American Idiots?

Duane Rousselle, PhD
4 min readNov 14, 2019

It has been fashionable for some time on youtube (and even on late night television) to make a mockery out of people by testing them on matters that they should know something about. For example, on the late night television show Jimmy Kimmel Live! there was a segment in which average American citizens were asked to locate particular places on a map (such as Canada, or even their own country, USA). When they failed, or when they demonstrated to the interviewer and to the audience that they didn’t know what they should know, we all laugh. We all receive a jolt of stimulus.

Similarly, there is a popular youtube sensation called “Debate Me” or “Change My Mind,” where average citizens are asked to challenge the intelligence of the interviewer him or herself. Once again the point is to demonstrate that one knows better than the interviewee.

We can find numerous examples of this sort of entertainment. For example, there are many youtube videos which interview students at Ivy League American Universities. In every case, it seems that there is entertainment value — stimulation — in the fact that others can be exposed for not knowing what they should know very well. I cannot put this in any other way: there is an ethical imperative that one know what everybody is presumed to know. Yet, isn’t it the case that, at the same time, paradoxically, we presume nonetheless that the average American is an idiot. It is the interviewer, and the audience vicariously through the interviewer, that is always made to appear as if he or she or they know very well what the other should have already known.

This demonstrates something essential about American epistemology.
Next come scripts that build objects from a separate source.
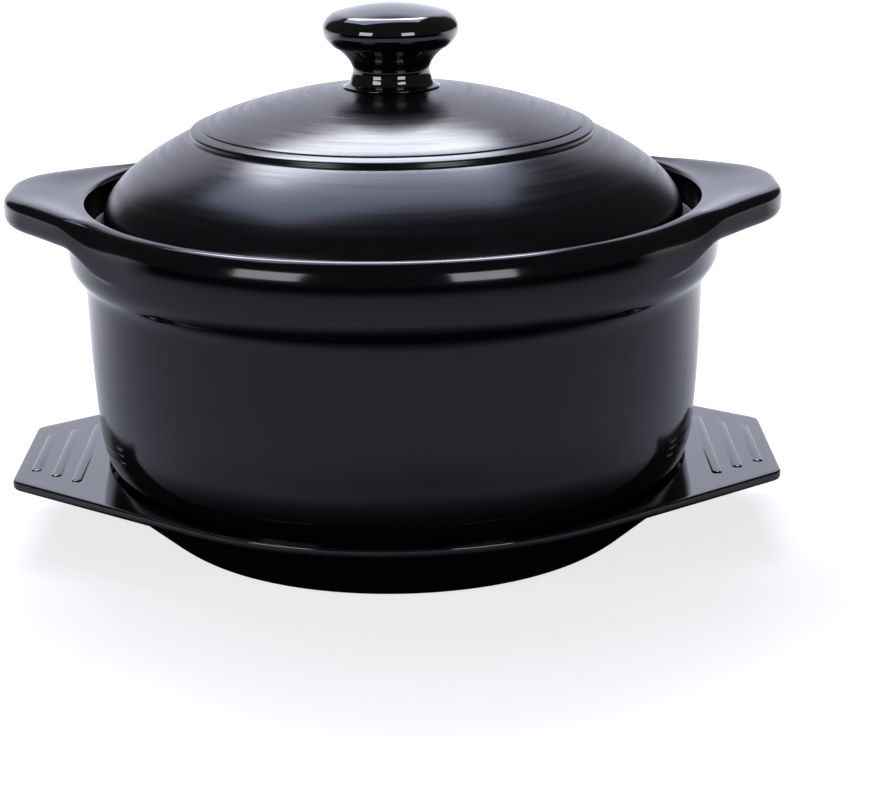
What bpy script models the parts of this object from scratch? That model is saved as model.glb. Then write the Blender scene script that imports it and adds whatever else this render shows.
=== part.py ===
# Korean stone pot: a glazed stoneware pot with two wing handles, a domed lid with a knob,
# and the moulded tray that the pot stands in.
# Metres, +Z up. The origin is on the table under the middle of the tray. X runs from wing to wing.

import math

import bmesh
import bpy
import numpy as np
from mathutils import Matrix, Vector

MM = 0.001
GAP = 0.3 * MM
AROUND = 56
AROUND_KNOB = 28
MERGE = 0.05 * MM

# Tray, heights above the table
TRAY_DISC_RADIUS = 95.0 * MM
TRAY_REACH = 117.0 * MM
WING_HALF_WIDTH = 30.6 * MM
WING_CORNER_RADIUS = 5.0 * MM
PLATE_TOP = 23.0 * MM
PLATE_THICKNESS = 3.0 * MM
PLATE_EDGE_RADIUS = 0.9 * MM
DISH_TOP_RADIUS = 91.5 * MM
DISH_TOP_HEIGHT = 18.0 * MM
DISH_TURN_RADIUS = 75.8 * MM
DISH_TURN_HEIGHT = 4.5 * MM
DISH_WALL = 2.2 * MM
RECESS_RADIUS = 89.4 * MM
RECESS_EDGE_RADIUS = 0.9 * MM
TRAY_FLOOR = 4.7 * MM
TRAY_FLOOR_RADIUS = 70.0 * MM
TRAY_FOOT_RADIUS = 67.6 * MM
TRAY_FOOT_WIDTH = 7.6 * MM
TRAY_FOOT_HEIGHT = 1.8 * MM
RIB_COUNT = 3
RIB_PITCH = 6.9 * MM
RIB_WIDTH = 3.0 * MM
RIB_HEIGHT = 0.55 * MM
RIB_EDGE_RADIUS = 0.45 * MM
RIB_FROM_END = 5.9 * MM
RIB_END_MARGIN = 12.5 * MM

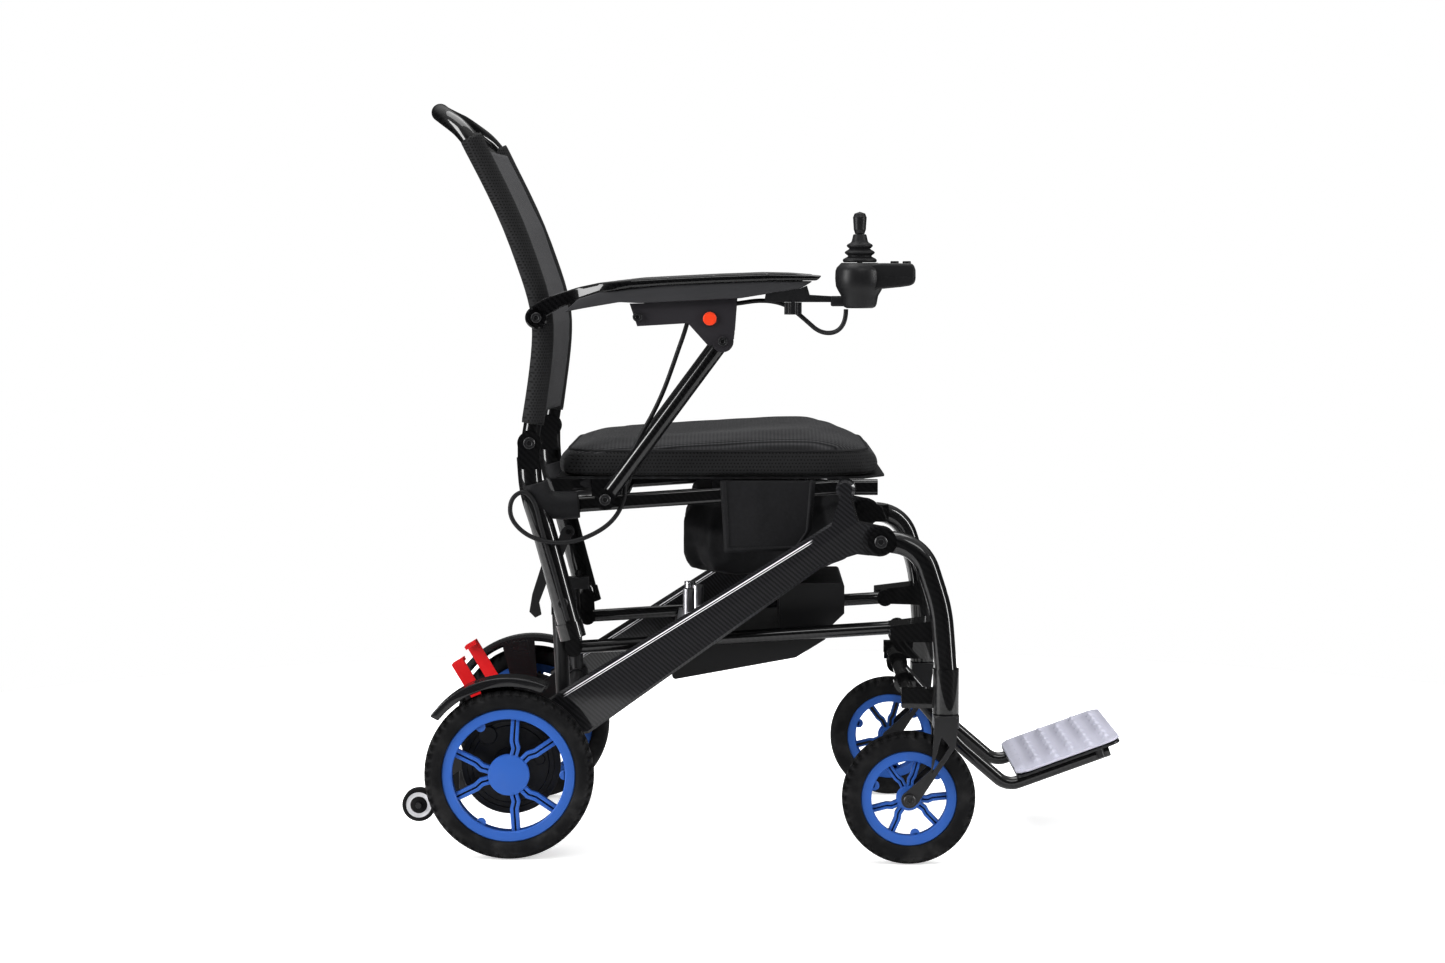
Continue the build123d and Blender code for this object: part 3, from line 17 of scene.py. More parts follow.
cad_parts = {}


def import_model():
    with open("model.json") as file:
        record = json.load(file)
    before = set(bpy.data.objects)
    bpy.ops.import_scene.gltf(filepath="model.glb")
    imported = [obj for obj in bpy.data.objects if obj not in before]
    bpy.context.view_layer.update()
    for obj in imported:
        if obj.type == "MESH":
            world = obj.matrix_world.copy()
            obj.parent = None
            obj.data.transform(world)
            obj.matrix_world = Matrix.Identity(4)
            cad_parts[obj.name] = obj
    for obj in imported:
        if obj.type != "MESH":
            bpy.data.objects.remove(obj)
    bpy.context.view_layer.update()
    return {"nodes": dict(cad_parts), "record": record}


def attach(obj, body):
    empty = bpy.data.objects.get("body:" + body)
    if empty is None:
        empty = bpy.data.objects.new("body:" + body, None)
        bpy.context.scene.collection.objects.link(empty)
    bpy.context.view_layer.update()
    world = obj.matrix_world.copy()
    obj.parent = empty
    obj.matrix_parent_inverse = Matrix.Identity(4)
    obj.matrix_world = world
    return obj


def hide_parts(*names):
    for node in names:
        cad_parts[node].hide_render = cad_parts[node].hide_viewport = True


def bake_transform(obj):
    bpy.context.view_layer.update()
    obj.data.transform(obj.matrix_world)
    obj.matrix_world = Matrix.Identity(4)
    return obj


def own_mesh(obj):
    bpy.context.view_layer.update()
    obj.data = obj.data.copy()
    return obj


LOG = logging.getLogger("wheelchair")
MM = 0.001
Point = tuple[float, float, float]
Socket = bpy.types.NodeSocket


class Side(Enum):
    """The rider's left or right, with the sign of Y there."""

    LEFT = 1
    RIGHT = -1

    @property
    def tag(self) -> str:
        """The word that piece names end with."""
        return self.name.lower()


class Pattern(Enum):
    """What the surface of a finish is made of."""

    MOULDED = "moulded"
    TWILL = "twill"
    RIBBED = "ribbed"
    PERFORATED = "perforated"
    OPEN_MESH = "open mesh"
    NYLON = "nylon"
    RUBBER = "rubber"
    CAST = "cast"


# ---------------------------------------------------------------------------------------------
# Shader graphs
# ---------------------------------------------------------------------------------------------
class Graph:
    """A node tree with short calls for the nodes that the finishes use."""

    def __init__(self, tree: bpy.types.NodeTree) -> None:
        """Keeps the tree that the nodes go into."""
        self.tree = tree

    def node(self, kind: str, **settings: object) -> bpy.types.Node:
        """Adds one node and sets its own settings.

        Args:
            kind: Blender's name for the node.
            settings: The node's settings by name.

        Returns:
            The node.
        """
        made = self.tree.nodes.new(kind)
        for name, value in settings.items():
            setattr(made, name, value)
        return made

    def feed(self, socket: Socket, value: object) -> None:
        """Links a socket to an input, or sets the input to a plain value.

        Args:
            socket: The input to fill.
            value: What goes in.
        """
        if isinstance(value, bpy.types.NodeSocket):
            self.tree.links.new(value, socket)
        else:
            socket.default_value = value

    def math(self, operation: str, *values: object) -> Socket:
        """Adds a Math node.

        Args:
            operation: Blender's name for the sum.
            values: Its inputs, sockets or numbers.

        Returns:
            The result's socket.
        """
        made = self.node("ShaderNodeMath", operation=operation)
        for socket, value in zip(made.inputs, values):
            self.feed(socket, value)
        return made.outputs[0]

    def band(self, value: Socket, low: object, high: object) -> Socket:
        """A soft step from 0 at low to 1 at high.

        Args:
            value: What goes in.
            low: Where the result starts.
            high: Where the result ends.

        Returns:
            The result's socket.
        """
        made = self.node("ShaderNodeMapRange", interpolation_type="SMOOTHSTEP")
        self.feed(made.inputs["Value"], value)
        self.feed(made.inputs["From Min"], low)
        self.feed(made.inputs["From Max"], high)
        return made.outputs["Result"]

    def span(self, value: Socket, low: float, high: float) -> Socket:
        """Maps 0 to 1 onto low to high.

        Args:
            value: What goes in.
            low: Where the result starts.
            high: Where the result ends.

        Returns:
            The result's socket.
        """
        made = self.node("ShaderNodeMapRange")
        self.feed(made.inputs["Value"], value)
        made.inputs["To Min"].default_value = low
        made.inputs["To Max"].default_value = high
        return made.outputs["Result"]

    def blend(self, share: object, first: object, second: object) -> Socket:
        """Mixes two colours.

        Args:
            share: The share of the second, from 0 to 1.
            first: The first colour.
            second: The second colour.

        Returns:
            The mixed colour.
        """
        made = self.node("ShaderNodeMix", data_type="RGBA")
        self.feed(made.inputs[0], share)
        self.feed(made.inputs[6], first)
        self.feed(made.inputs[7], second)
        return made.outputs[2]

    def noise(self, where: Socket, scale: object, detail: float = 4.0) -> Socket:
        """A noise value at a place.

        Args:
            where: The place.
            scale: The noise's scale.
            detail: Its layers of detail.

        Returns:
            The noise's socket.
        """
        made = self.node("ShaderNodeTexNoise")
        self.feed(made.inputs["Vector"], where)
        self.feed(made.inputs["Scale"], scale)
        made.inputs["Detail"].default_value = detail
        return made.outputs[0]

    def place(self) -> Socket:
        """The Object coordinates, which are the chair's frame in metres."""
        return self.node("ShaderNodeTexCoord").outputs["Object"]

    def axes(self, where: Socket) -> tuple[Socket, Socket, Socket]:
        """The three parts of a place.

        Args:
            where: The place.

        Returns:
            The sockets of X, Y and Z.
        """
        made = self.node("ShaderNodeSeparateXYZ")
        self.feed(made.inputs[0], where)
        return made.outputs[0], made.outputs[1], made.outputs[2]

    def bump(self, height: Socket, strength: float, depth: float, normal: Socket | None = None) -> Socket:
        """A normal from a height.

        Args:
            height: The height, from 0 to 1.
            strength: How much of it shows.
            depth: Its full depth in metres.
            normal: A normal that it is laid over.

        Returns:
            The bumped normal.
        """
        made = self.node("ShaderNodeBump")
        made.inputs["Strength"].default_value = strength
        made.inputs["Distance"].default_value = depth
        self.feed(made.inputs["Height"], height)
        if normal is not None:
            self.feed(made.inputs["Normal"], normal)
        return made.outputs[0]


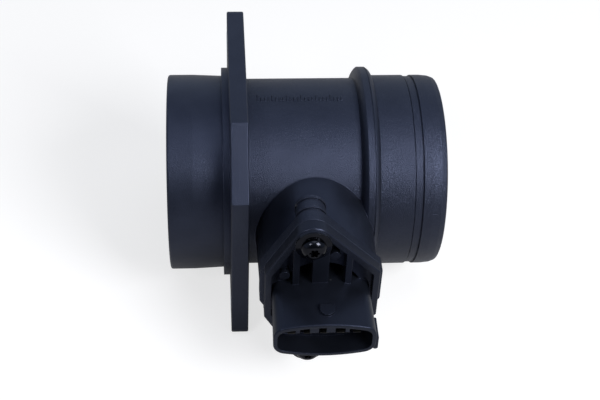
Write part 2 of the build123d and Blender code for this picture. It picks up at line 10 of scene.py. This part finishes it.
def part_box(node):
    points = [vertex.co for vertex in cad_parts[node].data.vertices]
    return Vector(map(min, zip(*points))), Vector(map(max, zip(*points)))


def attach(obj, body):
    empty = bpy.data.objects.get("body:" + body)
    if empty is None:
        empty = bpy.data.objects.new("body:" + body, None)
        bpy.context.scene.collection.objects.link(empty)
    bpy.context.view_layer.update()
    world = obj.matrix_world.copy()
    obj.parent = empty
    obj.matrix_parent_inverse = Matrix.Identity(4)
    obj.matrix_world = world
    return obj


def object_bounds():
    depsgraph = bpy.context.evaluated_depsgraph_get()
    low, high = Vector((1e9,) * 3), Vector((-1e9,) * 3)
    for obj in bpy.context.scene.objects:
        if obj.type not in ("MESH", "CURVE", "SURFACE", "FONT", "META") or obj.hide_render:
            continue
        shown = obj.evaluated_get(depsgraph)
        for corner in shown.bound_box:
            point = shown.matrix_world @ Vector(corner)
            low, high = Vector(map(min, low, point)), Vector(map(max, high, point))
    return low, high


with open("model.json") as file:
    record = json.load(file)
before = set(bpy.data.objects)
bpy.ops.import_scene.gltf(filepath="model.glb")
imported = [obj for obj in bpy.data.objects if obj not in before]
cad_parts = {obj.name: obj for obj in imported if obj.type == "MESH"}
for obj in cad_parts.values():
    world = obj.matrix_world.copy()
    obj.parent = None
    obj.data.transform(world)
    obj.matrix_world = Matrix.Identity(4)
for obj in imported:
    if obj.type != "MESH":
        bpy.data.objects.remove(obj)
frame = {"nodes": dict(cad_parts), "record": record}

# The frame is the CAD frame in metres: X along the air flow, -Y towards the connector, Z up.
# Angles round the tube run upwards from the connector's side, so that 90 degrees is its top.
CAD_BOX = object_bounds()
NODES = frame["nodes"]
MM = 0.001

# ---------------------------------------------------------------- places read from the frame
TUBE_LOW, TUBE_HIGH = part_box("flow_tube")
TUBE_END = TUBE_HIGH.x
TOWER_FACE = TUBE_LOW.y

# ---------------------------------------------------------------- places on the solids that no box gives
MIDDLE_RADIUS = 38.2 * MM
TOWER_AXIS = (33.0 * MM, 0, 0)
# Ranges over which the tube's grain sets in: outwards through the tower's wall, along Y behind the
# tower's root, and along X behind the mounting flange.
TOWER_WALL = (23.5 * MM, 24.0 * MM)
TOWER_ROOT = (-28 * MM, -24 * MM)
FLANGE_BACK = (7.0 * MM, 7.5 * MM)
# Upper screw boss, with two raised lips; each lip's outer side lies this deep below the tower's face.
BOSS_X = 29.0 * MM
BOSS_Z = 29.2 * MM
LIP_RADIUS = 5.9 * MM
LIP_WIDTH = 0.8 * MM
LIP_DEPTHS = (12.4 * MM, 7.2 * MM)
# Chamfer of the sensor flange's edge, next to the tower's face.
HEAD_EDGE = 0.35 * MM

# ---------------------------------------------------------------- camera, fitted to the photograph
ELEVATION = radians(43.5)
AZIMUTH = radians(3.98)
ROLL = radians(0.865)
AIM = (21.8 * MM, 0, 0)
SHIFT_RIGHT = 7.72 * MM
SHIFT_UP = -12.27 * MM
DISTANCE = 509 * MM
# Blender takes these two in millimetres.
SENSOR_WIDTH = 36.0
LENS = 73.32

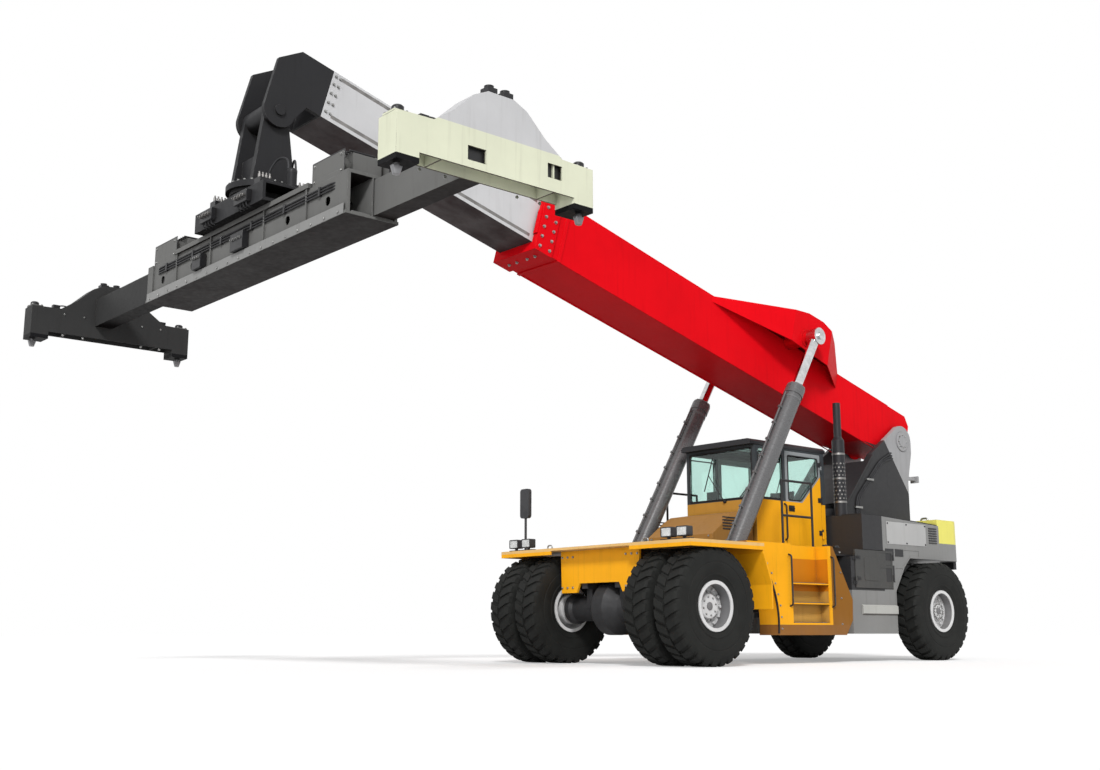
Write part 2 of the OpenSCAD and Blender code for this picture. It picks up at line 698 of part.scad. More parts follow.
module cab_roof() color(dark) {
    difference() {
        wall_x(cab_rear - 40, cab_front + 120)
            polygon([[-cab_y - 10, roof_z + seat_gap], [-cab_y - 10, cab_top - 40],
            [-cab_y + 40, cab_top], [cab_y - 40, cab_top], [cab_y + 10, cab_top - 40], [cab_y + 10,
            roof_z + seat_gap]]);
        block(cab_rear + cab_t, cab_front - cab_t, -cab_y + cab_t, cab_y - cab_t, roof_z, cab_top - 30);
        translate([0, 0, cab_top - 31]) linear_extrude(40) roof_window(0);
    }
    // Guard bars over the roof window
    for (y = [-280:140:280]) translate([0, y, cab_top - 13]) rod_x(10, cab_rear + 299, cab_front - 499);
}
pane_t = 8;
pane_y = cab_y - cab_t / 2 - pane_t / 2;
module cab_glass() color(tint) {
    for (x = [cab_rear + cab_t / 2, cab_front - cab_t / 2]) wall_x(x - pane_t / 2,
        x + pane_t / 2) end_window(seat_gap);
    pair() wall_y(pane_y, pane_y + pane_t) front_window(seat_gap);
    translate([0, 0, cab_top - 30 + seat_gap]) linear_extrude(5) roof_window(seat_gap);
}
module cab_door() {
    difference() {
        block(door_hinge_x + free, door_x - free, cab_y - cab_t, cab_y, cab_low + cab_t + 10 + free,
            roof_z - 30 - free);
        wall_y(cab_y - cab_t - 1, cab_y + 1) door_window(0);
        // Sunk field round the handle
        wall_y(cab_y - panel_in, cab_y + 1)
            rounded(door_x - 230, door_x - 70, sill_z - 190, sill_z - 90, 20);
    }
    for (z = cab_hinge_z) translate([door_hinge_x, cab_y + hinge_r, z]) hinge_barrel(1);
}
module door_glass() wall_y(pane_y, pane_y + pane_t) door_window(seat_gap);
floor_z = cab_low + cab_t + seat_gap;
module seat() color(dark) translate([cab_rear + 470, 0, floor_z]) {
    block(-180, 180, -180, 180, 0, 330);
    block(-250, 260, -260, 260, 329, 450);
    wall_y(-240, 240) polygon([[-260, 440], [-150, 440], [-230, 1050], [-330, 1040]]);
}
wheel_lean = 35;
module steering_console() color(dark) translate([cab_front - 300, 0, floor_z]) {
    wall_y(-120, 120) polygon([[-60, 0], [160, 0], [100, 500], [-120, 700], [-160, 680], [-60, 480]]);
    translate([-140, 0, 680]) rotate([0, -wheel_lean, 0]) {
        rotate_extrude() translate([195, 15]) circle(15);
        block(-190, 190, -20, 20, -20, 20);
    }
}
mirror_y = deck_y - 90;
module mirror_arm() color(dark) translate([120, -mirror_y, deck_top + seat_gap]) {
    rod_z(60, 0, 12);
    rod_z(20, 0, 620);
    wall_x(-30, 30) rounded(-110, 110, 560, 1040, 50);
}
lamp_x = deck_front - 120;
// Two square lamps on a foot, with sunk faces
module lamps() color(pale) pair() translate([lamp_x, 0, deck_top + seat_gap]) {
    block(-50, 30, 1400, 1980, 0, 20);
    for (y = [1540, 1840]) {
        block(-20, 10, y - 20, y + 20, 19, 50);
        difference() {
            wall_x(-60, 60) rounded(y - 105, y + 105, 45, 185, 20);
            wall_x(52, 61) rounded(y - 92, y + 92, 58, 172, 12);
        }
    }
}

// Boom, in its own frame: x along the boom from the pivot, z square to it

boom_y = boom_w / 2;
boom_top = boom_h - boom_drop;
inner_low = -boom_drop + 110;
inner_top = inner_low + inner_h;
collar_l = 330;
collar_out = 30;
module boom_outline(t) polygon([[-350 + t, -120 + t], [1000, -boom_drop + t], [boom_len + t,
    -boom_drop + t],
    [boom_len + t, boom_top - t], [-200 + t, boom_top - t], [-350 + t, boom_top - 150 - t]]);
saddle_y = lift_y - eye_w / 2 - eye_free;
flare_y = lift_y - lift_tube_d / 2 - 30;
boss_r = 120;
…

First of all, knowledge is always reducible to ‘chunks’ or factoids rather than rigorous qualitative thick descriptions. These chunks of knowledge to which we are all made to subscribe function as the measure of one’s basic humanity. Yet, as members of that same humanity, we disclose through our viewing and interviewing questions that we also suffer from the inability to know it all about what we should already know. It is a basic feature of the human experience to be radically ignorant about something that everybody should know and yet we stubbornly act as if this is not the case by displacing this responsibility onto the Other.

There is, of course, a famous psychoanaytic joke about this type of displacement. A man who believed himself to be a grain of corn about to be eaten by a giant chicken seeks help from his psychoanalyst. After months he is cured. Yet, months later he returns again: “help me, help me!” The psychoanalyst responds: “I thought you were cured, you no longer believe yourself to be a grain of corn?” The patient responds: “I know that stupid! But the giant chicken doesn’t know it!” In the same way, we could say that we all know that the Other is stupid, but, unfortunately, the Other doesn’t himself know it yet.

There persists an expectation that the Other should know something that everybody should already know and this is demonstrated precisely in the very question posed to the Other. It is posed in the form of a demand. The Other, whether he be a protestor (interrogated by a political opponent in the streets) or an average citizen, is demanded to account for himself through the confines of the factoid. He is issued the demand to answer a question which everybody supposedly already knows the answer. The subject (e.g., the interviewer and audience) is therefore relieved of the burden of having to account for himself because that knowledge has already been previously secured. One asks the questions because one already knows the answer.

Put another way, when one asks another to locate Canada on a map or to spell the word “spontaneous” in front of an audience, one is not in actuality perversely exposing only the ignorance of the Other. Rather, one is exposing the ignorance of oneself vis-a-vis the Other: it is us, as subject, as interviewer and audience, who demand too much from the Other. And it is in and through this demand — in and through this eroticization of knowledge — that we secure for ourselves some enjoyment: we enjoy positioning ourselves within the register of knowledge so that we can avoid altogether the belief that it is us who do not know what everybody should anyway already know.

If the Other were to respond favourably to our demand — there is no expectation that he or she will — then we would have to experience the devastating truth: that the Other knows something and that therefore we do not know it all ourselves. This is the pitfall of knowledge today in the entertainment world. Whereas the television game show Jeopardy once demonstrated the status of factoid knowledge within American culture, today that function of knowledge has been accelerated. Knowledge today cannot anymore be consistent, it must occur in trivia-based chunks, and, moreover, it must forever be related to the production of subjectivity: it operates as a quick-fix against the anxiety of not knowing what should be known.